Google has officially launched Gemini 2.5 Pro, making its reasoning model broadly accessible to both consumers and developers, following an initial preview three months ago. The experimental testing of Gemini 2.5 Pro began in late March (March 25), and shortly after it became available to paying subscribers and developers, Google unexpectedly opened access to free users as well.
In May (May 6), just prior to the Google I/O event, the model received a significant coding upgrade, followed by one last update at the beginning of June (June 5). The stable version released today reflects no changes from the June 5 preview.
With this official launch, Gemini 2.5 Pro has shed its “preview” label in the Gemini app’s model selection. This follows the earlier introduction of 2.5 Flash, which also became generally available at last month’s I/O conference. Google indicates that 2.5 Pro is intended for prompts related to reasoning, math, and code, whereas 2.5 Flash provides fast, all-around assistance.
According to Google, users of the free Gemini app will have “limited access” to 2.5 Pro, while AI Pro subscribers can utilize up to 100 prompts per day, offering them “expanded access.” The highest tier, AI Ultra, provides the fullest access.

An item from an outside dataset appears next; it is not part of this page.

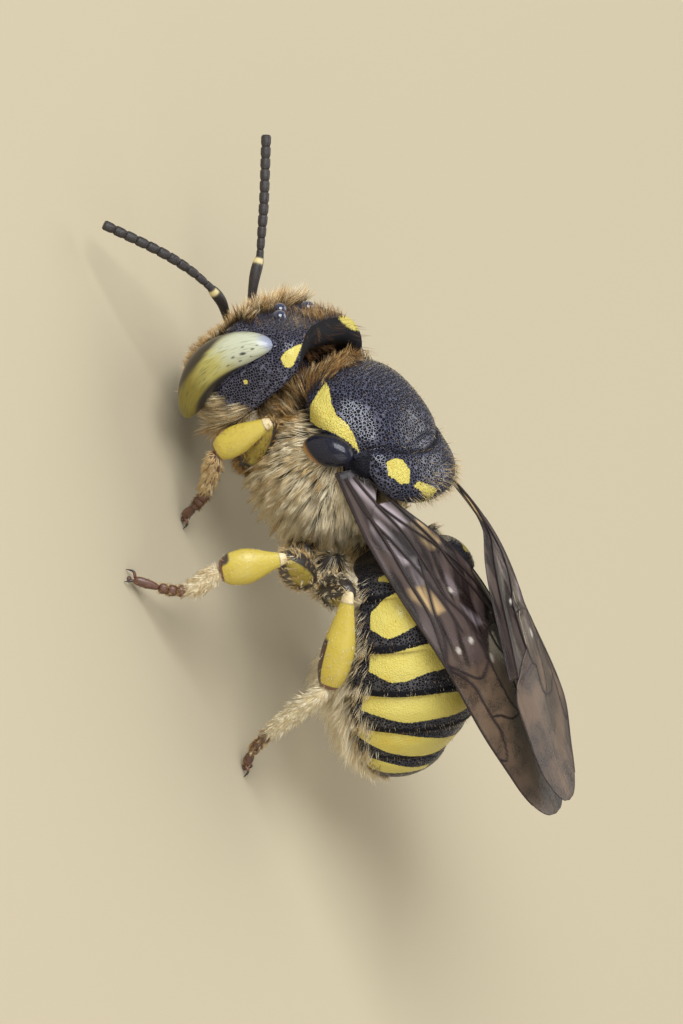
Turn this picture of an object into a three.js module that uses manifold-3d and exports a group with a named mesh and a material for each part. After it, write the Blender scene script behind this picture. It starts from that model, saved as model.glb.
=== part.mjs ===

Additionally, 2.5 Flash is now stable for developers, maintaining the same preview model from May 20 but with new pricing structures: input tokens are now priced at $0.30 per million (up from $0.15) and output tokens at $2.50 per million (down from $3.50). The differentiation in pricing for thinking versus non-thinking has been eliminated, establishing a single price tier regardless of the size of input tokens.
Developers can also experiment with Gemini 2.5 Flash Lite, designed for high-volume, latency-sensitive operations such as translation and classification, prioritizing cost-effectiveness. Google emphasizes that this version offers lower latency compared to both 2.0 Flash-Lite and 2.0 Flash across a wide range of prompts.
The default setting for thinking capabilities is off but can be activated within budget constraints. Native tools now available include Grounding with Google Search, Code Execution, URL Context, and function calling, alongside multimodal input and a context length of up to one million tokens. The quality of 2.5 Flash Lite surpasses that of 2.0 Flash-Lite in coding, mathematics, science, reasoning, and multimodal benchmarks.